Single-cell RNA-seq data is often noisy, sparse, and affected by batch effects, which can obscure meaningful biological insights.
scProto is an interpretable self-supervised prototype learning method that learns biologically meaningful prototypes and decodes them into metacells — compact, denoised representations of cell populations across batches.

• Learns cross-batch metacells that reflect biologically meaningful cell groups
• Trained to preserve biological structure and cell-cell relationships in the embedding space while mitigating batch effects
• Fully label-free, requiring no annotations

Key Features

• Interpretable prototype learning and metacell decoding across datasets
• Embedding space that maintains biological topology and local cell relationships
• Enhances single-cell analysis by denoising gene expression and overcoming data sparsity

Model Architecture

scProto builds upon the CVAE architecture from scPoli, designed for interpretable reconstruction of gene expression, and combines it with a self-supervised prototype learning strategy based on SwAV (Swapped Assignment between Views).

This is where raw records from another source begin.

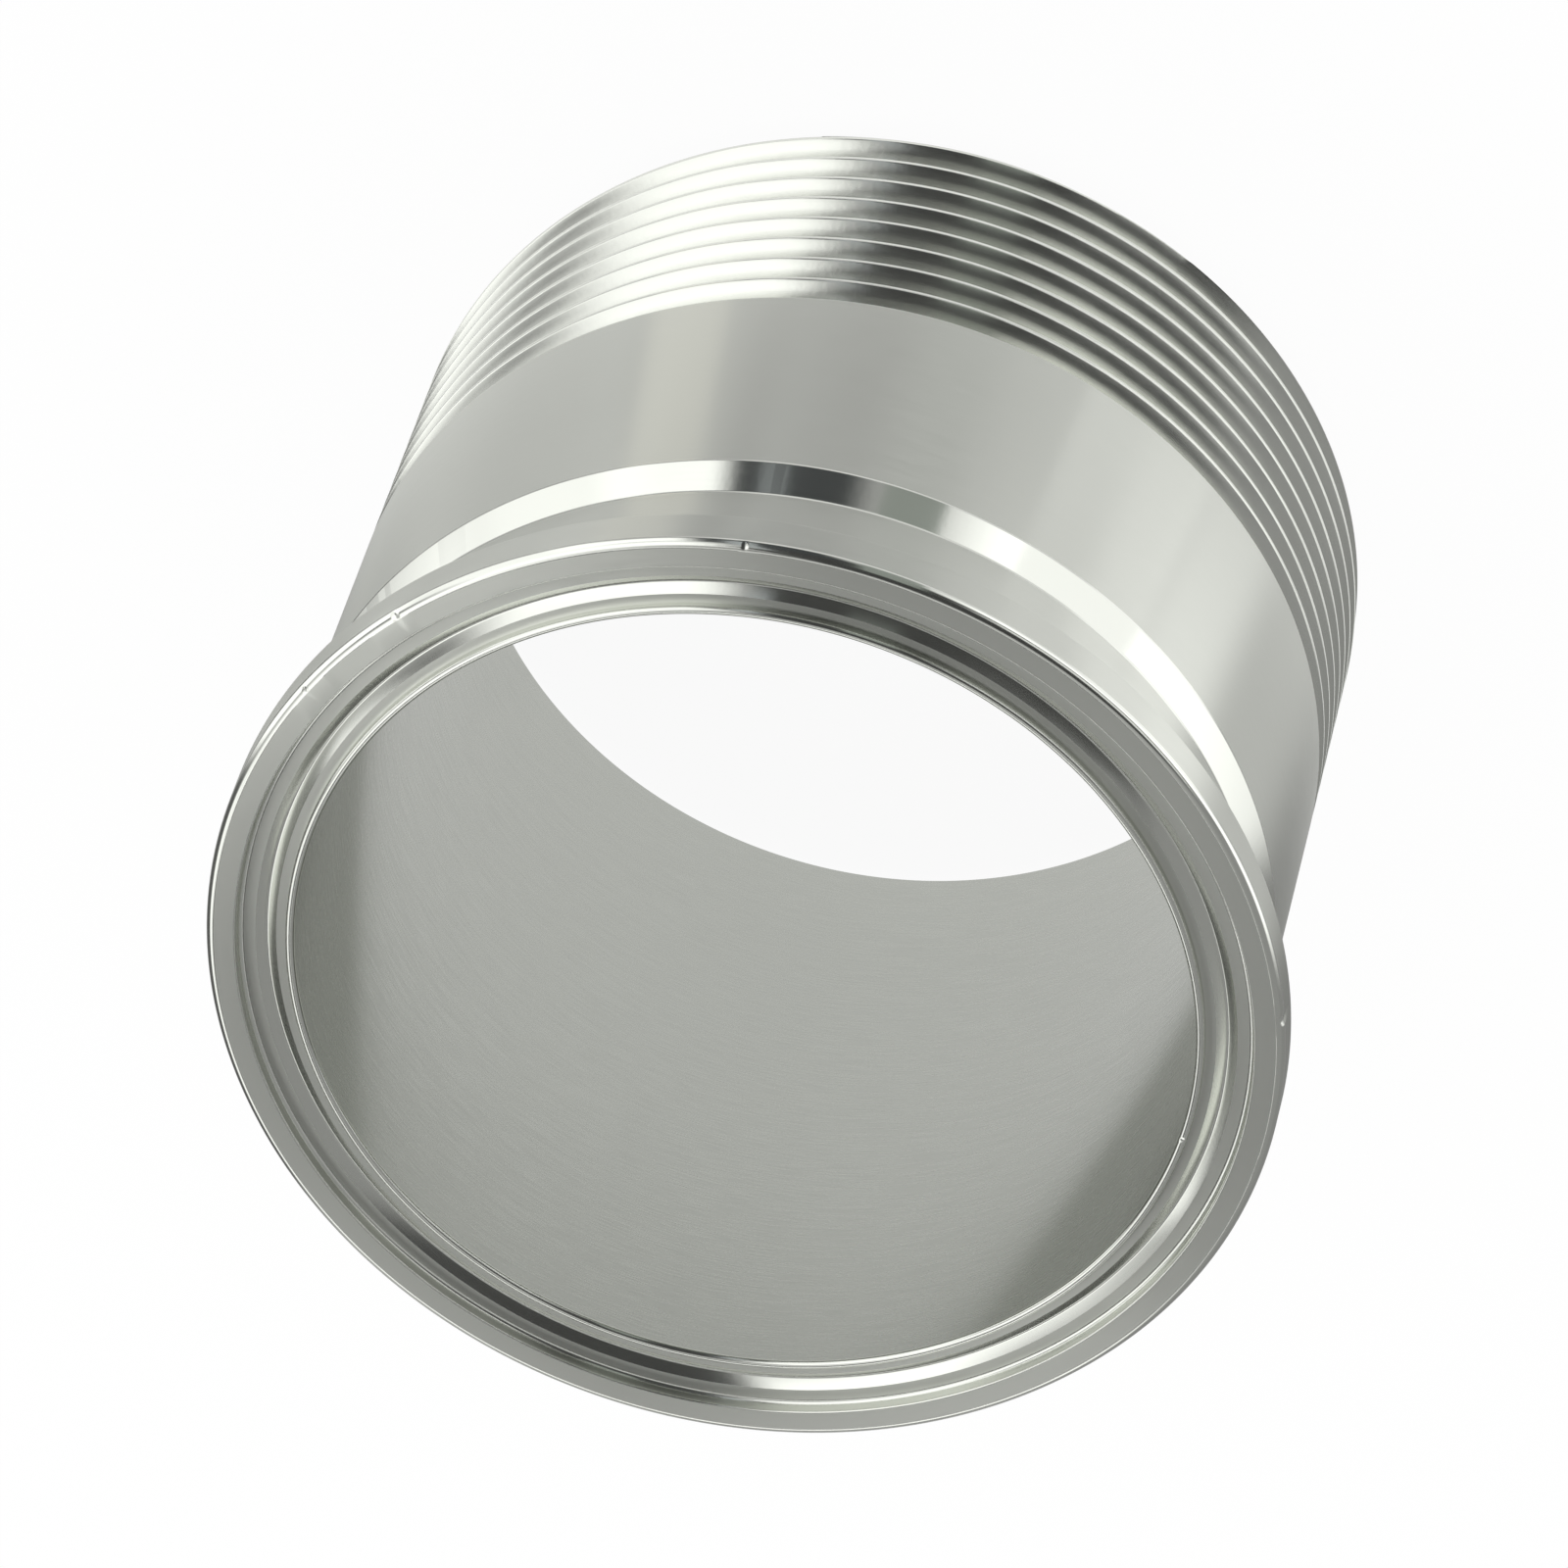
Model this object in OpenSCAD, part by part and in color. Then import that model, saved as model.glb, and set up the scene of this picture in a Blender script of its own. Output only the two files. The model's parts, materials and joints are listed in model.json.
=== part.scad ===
// Threaded adapter for a sanitary clamp joint, turned from one piece of stainless steel.
// It stands on the end of its male pipe thread, with the clamp flange and its sealing face up.
// All sizes are millimetres. Heights are measured up from the thread end at z = 0.

/* [Overall] */
// Length from the thread end to the sealing face
length = 51; // [44:0.5:80]
// Diameter of the straight bore
bore_d = 53.5; // [45:0.1:62]
// Thickness of the wall between the bore and the barrel, which is as wide as the thread's crests
wall_t = 3.05; // [2.7:0.05:4]

/* [Clamp flange] */
// How far the rim of the flange stands out past the barrel
flange_lip = 2.2; // [1.8:0.05:3]
// Thickness of the flange at its rim
rim_t = 2.85; // [2:0.05:3.5]
// Slope of the flange's back face, which the clamp wedges against
bevel_angle = 20; // [15:1:25]
// Radius between the rim and the sealing face
rim_front_r = 0.5; // [0.2:0.05:0.8]
// Radius between the rim and the back face
rim_back_r = 0.2; // [0.1:0.05:0.5]
// Radius in the corner between the back face and the neck
neck_fillet_r = 0.8; // [0.3:0.1:1.2]

/* [Sealing face] */
// Width of the rounded bead around the mouth of the bore
bead_w = 0.55; // [0.4:0.05:0.7]
// How far the top of the bead lies below the land
bead_drop = 0.27; // [0.1:0.01:0.35]
// Width of the ledge between the bead and the gasket groove
ledge_w = 0.6; // [0.4:0.05:0.8]
// Width of the gasket groove
groove_w = 1.25; // [0.9:0.05:1.4]
// Depth of the gasket groove below the gasket seat
groove_depth = 0.48; // [0.2:0.01:0.6]
// Radius at the bottom of the gasket groove, between its two sloped sides
groove_root_r = 0.15; // [0.05:0.05:0.3]
// Width of the gasket seat between the groove and its outer wall
seat_w = 1; // [0.7:0.05:1.2]
// Depth of the gasket seat and of the ledge below the land
seat_depth = 0.8; // [0.6:0.05:1]
// How far the wall of the seat leans in from top to bottom
seat_wall_lean = 0.05; // [0.02:0.01:0.2]
// Radius in the outer corner of the seat
seat_fillet_r = 0.3; // [0.1:0.05:0.35]
// Radius between the wall of the seat and the land
land_edge_r = 0.1; // [0.05:0.05:0.3]

/* [Neck and barrel] */
// How far the neck below the flange is turned in from the barrel
neck_depth = 0.85; // [0.5:0.05:1.2]
// Distance from the sealing face to the end of the neck
neck_end = 9.95; // [8:0.05:11]
// Distance from the sealing face to the foot of the shoulder below the neck
shoulder_end = 12; // [11.5:0.05:14]
// Radius in the corner between the neck and the shoulder
shoulder_fillet_r = 0.5; // [0.2:0.1:1]
// Radius between the shoulder and the barrel
shoulder_edge_r = 0.4; // [0.1:0.1:1]

/* [Thread] */
// Pitch of the right-handed thread
pitch = 2.309; // [1.5:0.001:3]
// Depth of the thread from crest to root
thread_depth = 1.479; // [0.8:0.001:1.5]
// Width of the flat that is left on each crest
crest_flat = 0.3; // [0.2:0.01:0.4]
// Angle between the two flanks of the groove
flank_angle = 55; // [50:1:60]
// Height of the groove's middle where it starts to run out
thread_len = 20.64; // [12:0.01:30]
// Angle over which the groove runs out to the barrel's surface
runout_angle = 90; // [60:5:150]
// Direction in which the run-out starts, anticlockwise from +X
runout_start = 6; // [0:1:360]
// Length of the lead chamfer on the thread end
lead_len = 2.7; // [1:0.1:4]
// How far the thread end is turned in from the crests at the foot of the lead chamfer
lead_depth = 1.7; // [1.5:0.05:2.2]
// Width of the small chamfer on the bore's lower edge
bore_chamfer = 0.2; // [0.1:0.05:0.4]

/* [Hidden] */
steel = [0.76, 0.76, 0.74];
// Fineness of a full turn, of a rounded corner and of the helical groove
$fn = 120;
arc_steps = 5;
groove_steps_per_turn = 60;
// How far the cutter stands out of the surface that it cuts
cut_margin = crest_flat / 2;

bore_r = bore_d / 2;
barrel_r = bore_r + wall_t;
neck_r = barrel_r - neck_depth;
lead_r = barrel_r - lead_depth;
flange_r = barrel_r + flange_lip;
bead_r = bead_w / 2;
bead_out_r = bore_r + bead_w;
groove_in_r = bead_out_r + ledge_w;
groove_out_r = groove_in_r + groove_w;
seat_out_r = groove_out_r + seat_w;
land_in_r = seat_out_r + seat_wall_lean;
seat_z = length - seat_depth;
groove_z = seat_z - groove_depth;
rim_back_z = length - rim_t;
bevel_end_z = rim_back_z - (flange_r - neck_r) * tan(bevel_angle);

// The groove between two crests, with a rounded root that both flanks run into
half_flank = flank_angle / 2;
groove_top_half = (pitch - crest_flat) / 2;
flank_apex_depth = groove_top_half / tan(half_flank);
root_r = (flank_apex_depth - thread_depth) / (1 / sin(half_flank) - 1);
root_centre_r = barrel_r - thread_depth + root_r;
mouth_half = groove_top_half + cut_margin * tan(half_flank);
runout_turns = runout_angle / 360;
thread_turns = (thread_len + cut_margin) / pitch;

function unit(v) = v / norm(v);

// Points of the arc that rounds the corner at b, between the lines to a and to c
function rounded_corner(a, b, c, r) =
    let (to_a = unit(a - b), to_c = unit(c - b))
    let (half_angle = acos(to_a * to_c) / 2)
    let (centre = b + unit(to_a + to_c) * r / sin(half_angle))
    let (from = b + to_a * r / tan(half_angle) - centre, to = b + to_c * r / tan(half_angle) - centre)
    let (start = atan2(from[1], from[0]), turn = atan2(to[1], to[0]) - start)
    let (sweep = turn > 180 ? turn - 360 : turn < -180 ? turn + 360 : turn)
    [for (i = [0 : arc_steps]) centre + r * [cos(start + sweep * i / arc_steps), sin(start + sweep * i / arc_steps)]];

// Outline whose corners are given as [radius from the axis, height, corner radius]
function rounded_outline(corners) =
    let (n = len(corners))
    [for (i = [0 : n - 1])
        let (before = corners[(i + n - 1) % n], at = corners[i], after = corners[(i + 1) % n])
        each at[2] == 0
            ? [[at[0], at[1]]]
            : rounded_corner([before[0], before[1]], [at[0], at[1]], [after[0], after[1]], at[2])];

// Section of the turned blank, from the thread end up the outside and back down the bore
function blank_outline() = rounded_outline([
    [bore_r + bore_chamfer, 0, 0],
    [lead_r, 0, 0],
    [barrel_r, lead_len, 0],
    [barrel_r, length - shoulder_end, shoulder_edge_r],
    [neck_r, length - neck_end, shoulder_fillet_r],
    [neck_r, bevel_end_z, neck_fillet_r],
    [flange_r, rim_back_z, rim_back_r],
    [flange_r, length, rim_front_r],
    [land_in_r, length, land_edge_r],
    [seat_out_r, seat_z, seat_fillet_r],
    [groove_out_r, seat_z, 0],
    [(groove_in_r + groove_out_r) / 2, groove_z, groove_root_r],
    [groove_in_r, seat_z, 0],
    [bead_out_r, seat_z, 0],
    [bead_out_r, length - bead_drop, bead_r],
    [bore_r, length - bead_drop, bead_r],
    [bore_r, bore_chamfer, 0],
]);

// Section of the groove as [radius from the axis, height above its middle], from its upper flank down
function groove_section() = concat(
    [[barrel_r + cut_margin, mouth_half]],
    [for (a = [90 - half_flank : -(90 - half_flank) : half_flank - 90])
        [root_centre_r - root_r * cos(a), root_r * sin(a)]],
    [[barrel_r + cut_margin, -mouth_half]]
);

// The groove as one helical cutter: it leaves through the lead chamfer and lifts out at the barrel
module thread_groove() {
    section = groove_section();
    n = len(section);
    first = floor(-thread_turns * groove_steps_per_turn);
    last = ceil(runout_turns * groove_steps_per_turn);
    lift = thread_depth + cut_margin;
    rings = [for (i = [first : last])
        let (turn = i / groove_steps_per_turn, angle = runout_start + 360 * turn)
        let (out = max(0, turn) / runout_turns * lift)
        [for (p = section) [(p[0] + out) * cos(angle), (p[0] + out) * sin(angle), thread_len + pitch * turn + p[1]]]];
    count = last - first + 1;
    sides = [for (i = [0 : count - 2], j = [0 : n - 1])
        let (k = (j + 1) % n)
        each [[i * n + j, i * n + k, (i + 1) * n + j], [i * n + k, (i + 1) * n + k, (i + 1) * n + j]]];
    start_cap = [for (j = [n - 1 : -1 : 0]) j];
    end_cap = [for (j = [0 : n - 1]) (count - 1) * n + j];
    polyhedron([for (ring = rings) each ring], concat(sides, [start_cap, end_cap]), convexity = 20);
}

module clamp_thread_adapter() {
    color(steel)
        difference() {
            rotate_extrude(convexity = 8) polygon(blank_outline());
            thread_groove();
        }
}

clamp_thread_adapter();
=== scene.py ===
"""Looks of a sanitary clamp threaded adapter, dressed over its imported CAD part.

The adapter is one piece of turned stainless steel. It stands on its thread end, with the clamp flange up.
"""

import json
import math

import bmesh
import bpy
import numpy as np
from mathutils import Matrix, Vector


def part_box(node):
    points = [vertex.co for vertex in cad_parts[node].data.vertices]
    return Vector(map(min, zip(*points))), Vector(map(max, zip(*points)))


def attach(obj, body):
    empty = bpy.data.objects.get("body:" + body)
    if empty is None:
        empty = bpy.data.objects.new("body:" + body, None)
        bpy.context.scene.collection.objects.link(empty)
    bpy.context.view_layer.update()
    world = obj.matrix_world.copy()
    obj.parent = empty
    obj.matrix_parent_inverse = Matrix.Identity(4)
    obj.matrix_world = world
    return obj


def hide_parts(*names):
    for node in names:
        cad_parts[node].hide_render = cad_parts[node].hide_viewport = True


bl_info = {
    "name": "Sanitary clamp threaded adapter",
    "version": (1, 0, 0),
    "blender": (4, 5, 0),
    "location": "3D View > Sidebar > Adapter",
    "description": "Models and finishes a turned clamp ferrule with a male pipe thread",
    "category": "Object",
}

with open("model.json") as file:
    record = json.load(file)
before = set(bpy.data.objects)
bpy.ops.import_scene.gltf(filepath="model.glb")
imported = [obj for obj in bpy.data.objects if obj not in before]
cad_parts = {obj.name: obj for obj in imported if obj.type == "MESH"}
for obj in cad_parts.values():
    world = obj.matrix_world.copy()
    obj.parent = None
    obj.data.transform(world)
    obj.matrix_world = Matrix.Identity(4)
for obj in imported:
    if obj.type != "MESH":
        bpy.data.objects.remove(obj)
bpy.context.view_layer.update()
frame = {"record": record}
NODE = "clamp_thread_adapter"
BODY = "root"
NODE_LOW, NODE_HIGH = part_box(NODE)
MOUNTS = {m["name"]: m for m in frame["record"]["mounts"]}
MM = 0.001
MICRON = 0.000001
BORE_R = MOUNTS["bore"]["dims"]["r_mm"] * MM
BARREL_R = MOUNTS["thread"]["dims"]["r_mm"] * MM
FLANGE_R = (NODE_HIGH.x - NODE_LOW.x) / 2
LENGTH = NODE_HIGH.z - NODE_LOW.z

# Finishes of the steel, in the order of the mesh's materials
SATIN, BORE, BRIGHT, CUT, FACE = range(5)


def distance(name, description, default_mm):
    """A length property, given in millimetres and kept in metres."""
    return bpy.props.FloatProperty(
        name=name,
        description=description,
        default=default_mm * MM,
        min=0,
        unit="LENGTH",
        precision=5,
    )


def degrees(name, description, default):
    """An angle property, given in degrees and kept in radians."""
    return bpy.props.FloatProperty(
        name=name, description=description, default=math.radians(default), subtype="ANGLE"
    )


def colour(name, description, default):
    """A colour property, kept as an sRGB hex value."""
    return bpy.props.StringProperty(name=name, description=description, default=default)


def amount(name, description, default):
    """A plain number property."""
    return bpy.props.FloatProperty(name=name, description=description, default=default, min=0)


class AdapterFlange(bpy.types.PropertyGroup):
    """Sizes of the clamp flange and the neck below it"""

    rim_t: distance("Rim thickness", "Height of the flange's rim", 2.85)
    bevel: degrees("Back face slope", "Slope that the clamp wedges against", 20)
    front_r: distance("Front radius", "Radius between the rim and the land", 0.5)
    back_r: distance("Back radius", "Radius between the rim and the back face", 0.2)
    neck_fillet: distance("Neck fillet", "Radius in the corner above the neck", 0.8)
    neck_depth: distance("Neck depth", "How far the neck is turned in from the barrel", 0.85)
    neck_end: distance("Neck end", "From the sealing face to the end of the neck", 9.95)
    shoulder_end: distance("Shoulder end", "From the sealing face to the barrel", 12.0)
    shoulder_fillet: distance("Shoulder fillet", "Radius between neck and shoulder", 0.5)
    shoulder_edge: distance("Shoulder edge", "Radius between shoulder and barrel", 0.4)


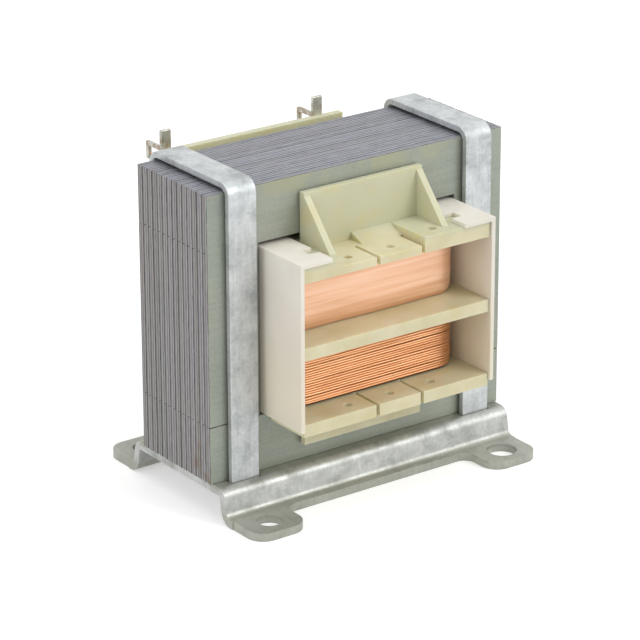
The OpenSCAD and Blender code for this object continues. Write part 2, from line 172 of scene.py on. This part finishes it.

The model is trained end-to-end to learn:

1. Prototypes via SwAV-style self-supervised contrastive learning
2. Metacell reconstructions by decoding prototypes using the CVAE decoder
3. Coverage of rare cell types via a Propagation loss

This unified design allows the model to aggregate similar cells, preserve cell-cell structure, and denoise gene expression, all while being fully unsupervised.

Method

We use SwAV, a self-supervised contrastive clustering method, to learn prototypes that represent transcriptionally similar groups of cells.

Key Components:

• SwAV Loss (per-batch averaged)
  Prevents batch-specific prototype collapse by computing prototype assignments within each batch and averaging the loss across batches

• CVAE Decoder (from scPoli)
  Ensures that each prototype can be decoded into a metacell, preserving biologically relevant expression profiles while supporting interpretability

• Propagation Loss
  A min-max objective to ensure that rare cell types are assigned to at least one prototype

Together, these components optimize the composite loss:

$$ L_{\text{scProto}} = L_{\text{batchSwAV}} + \lambda_1 \cdot L_{\text{propagation}} + \lambda_2 \cdot L_{\text{CVAE}} $$

This enables scProto to:

• Learn interpretable cross-batch prototypes
• Preserve biological structure in the embedding space
• Denoise sparse gene expression
• Improve rare cell type representation